Model-based approach for high-dimensional non-Gaussian visual data clustering and feature weighting

• We introduce the Multidimensional asymmetric generalized Gaussian Mixture (AGGM).
• We propose two novel inference frameworks for unsupervised non-Gaussian feature selection.
• We have used these frameworks for action and facial expression recognition.

Clustering is the task of classifying patterns or observations into clusters or groups. Generally, clustering in high-dimensional feature spaces has a lot of complications such as: the unidentified or unknown data shape which is typically non-Gaussian and follows different distributions; the unknown number of clusters in the case of unsupervised learning; and the existence of noisy, redundant, or uninformative features which normally compromise modeling capabilities and speed.

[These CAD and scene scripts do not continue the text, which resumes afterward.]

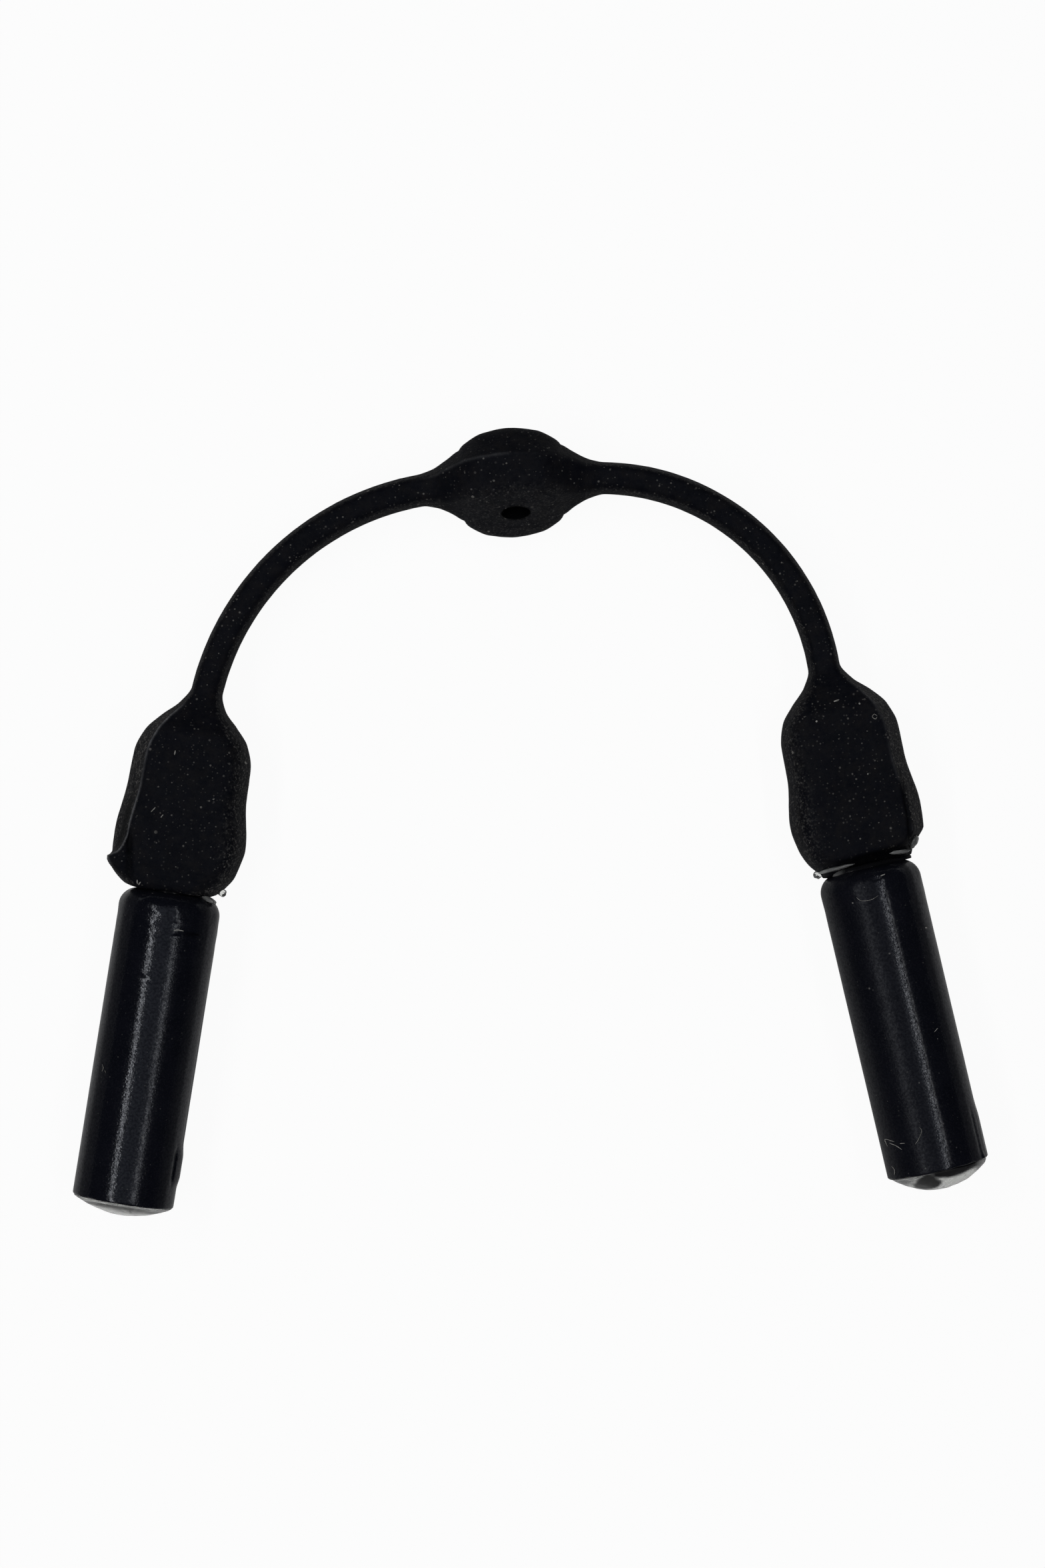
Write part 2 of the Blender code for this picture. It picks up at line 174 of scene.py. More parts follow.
def plateau(start, full, fading, gone, value):
    """0 up to start, 1 from full to fading, and 0 again from gone on."""
    return smooth(start, full, value) * (1 - smooth(fading, gone, value))


def hill(value, centre, width):
    return np.exp(-(((value - centre) / width) ** 2))


def smooth_value(places, values, at):
    """A value read from knots with a cubic that never overshoots them."""
    at = min(max(at, places[0]), places[-1])
    slopes = [(b - a) / (q - p) for a, b, p, q in zip(values, values[1:], places, places[1:])]
    tangents = [0.0]
    for before, after in zip(slopes, slopes[1:]):
        tangents.append(2 * before * after / (before + after) if before * after > 0 else 0.0)
    tangents.append(0.0)
    i = max(k for k in range(len(slopes)) if places[k] <= at)
    span = places[i + 1] - places[i]
    t = (at - places[i]) / span
    return (
        (2 * t**3 - 3 * t**2 + 1) * values[i]
        + (t**3 - 2 * t**2 + t) * span * tangents[i]
        + (3 * t**2 - 2 * t**3) * values[i + 1]
        + (t**3 - t**2) * span * tangents[i + 1]
    )


def spine(side, along):
    """(point, downward angle) on one side's centreline."""
    bend = SIDES[side]
    stretches = (
        (BOSS_STRAIGHT, 0.0),
        (BOSS_END - BOSS_STRAIGHT, math.radians(bend["droop"])),
        (bend["radius"] * math.radians(bend["turn"]), math.radians(bend["turn"])),
        (NECK_RUN, math.radians(bend["neck_turn"])),
    )
    x, y, angle, left = 0.0, 0.0, 0.0, along
    for length, turn in stretches:
        run = min(left, length)
        turned = turn * run / length
        chord = run if turned == 0 else 2 * run / turned * math.sin(turned / 2)
        x += chord * math.cos(angle + turned / 2)
        y -= chord * math.sin(angle + turned / 2)
        angle += turned
        left -= run
    x += left * math.cos(angle)
    y -= left * math.sin(angle)
    return np.array((bend["sign"] * x, y, MID_HEIGHT)), angle


def to_outside(side, angle):
    """Away from the inside of the U, where the centreline has turned by an angle."""
    return np.array((SIDES[side]["sign"] * math.sin(angle), math.cos(angle), 0.0))


def to_end(side, angle):
    """Along the centreline, away from the boss."""
    return np.array((SIDES[side]["sign"] * math.cos(angle), -math.sin(angle), 0.0))


def section(side, along):
    neck = SIDES[side]["neck"]
    rows = [(neck + row[0], *row[1:7], 0.0, 0.0, *row[7:]) for row in PADDLE_ROWS[side]]
    places, *tracks = zip(*BOSS_ROWS, *rows)
    return [smooth_value(places, track, along) for track in tracks]


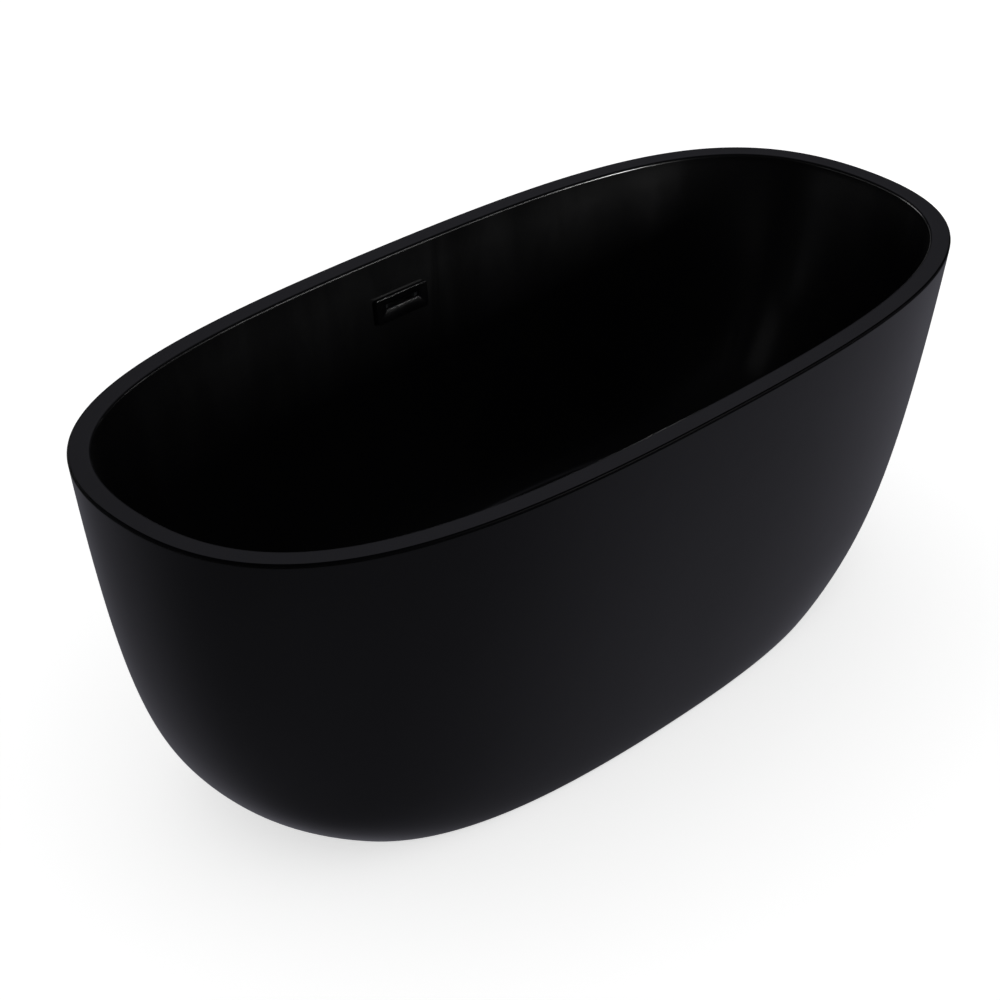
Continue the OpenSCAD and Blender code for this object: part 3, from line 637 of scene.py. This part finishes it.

Therefore, high-dimensional data clustering has been a subject of extensive research in data mining, pattern recognition, image processing, computer vision, and other areas for several decades. However, most of existing researches tackle one or two problems at a time which is unrealistic because all problems are connected and should be tackled simultaneously. Thus, in this paper, we propose two novel inference frameworks for unsupervised non-Gaussian feature selection, in the context of finite asymmetric generalized Gaussian (AGG) mixture-based clustering. The choice of the AGG distribution is mainly due to its ability not only to approximate a large class of statistical distributions (e.g. impulsive, Laplacian, Gaussian and uniform distributions) but also to include the asymmetry. In addition, the two frameworks simultaneously perform model parameters estimation as well as model complexity (i.e., both model and feature selection) determination in the same step. This was done by incorporating a minimum message length (MML) penalty in the model learning step and by fading out the redundant densities in the mixture using the rival penalized EM (RPEM) algorithm, for first and second frameworks, respectively. Furthermore, for both algorithms, we tackle the problem of noisy and uninformative features by determining a set of relevant features for each data cluster. The efficiencies of the proposed algorithms are validated by applying them to real challenging problems namely action and facial expression recognition.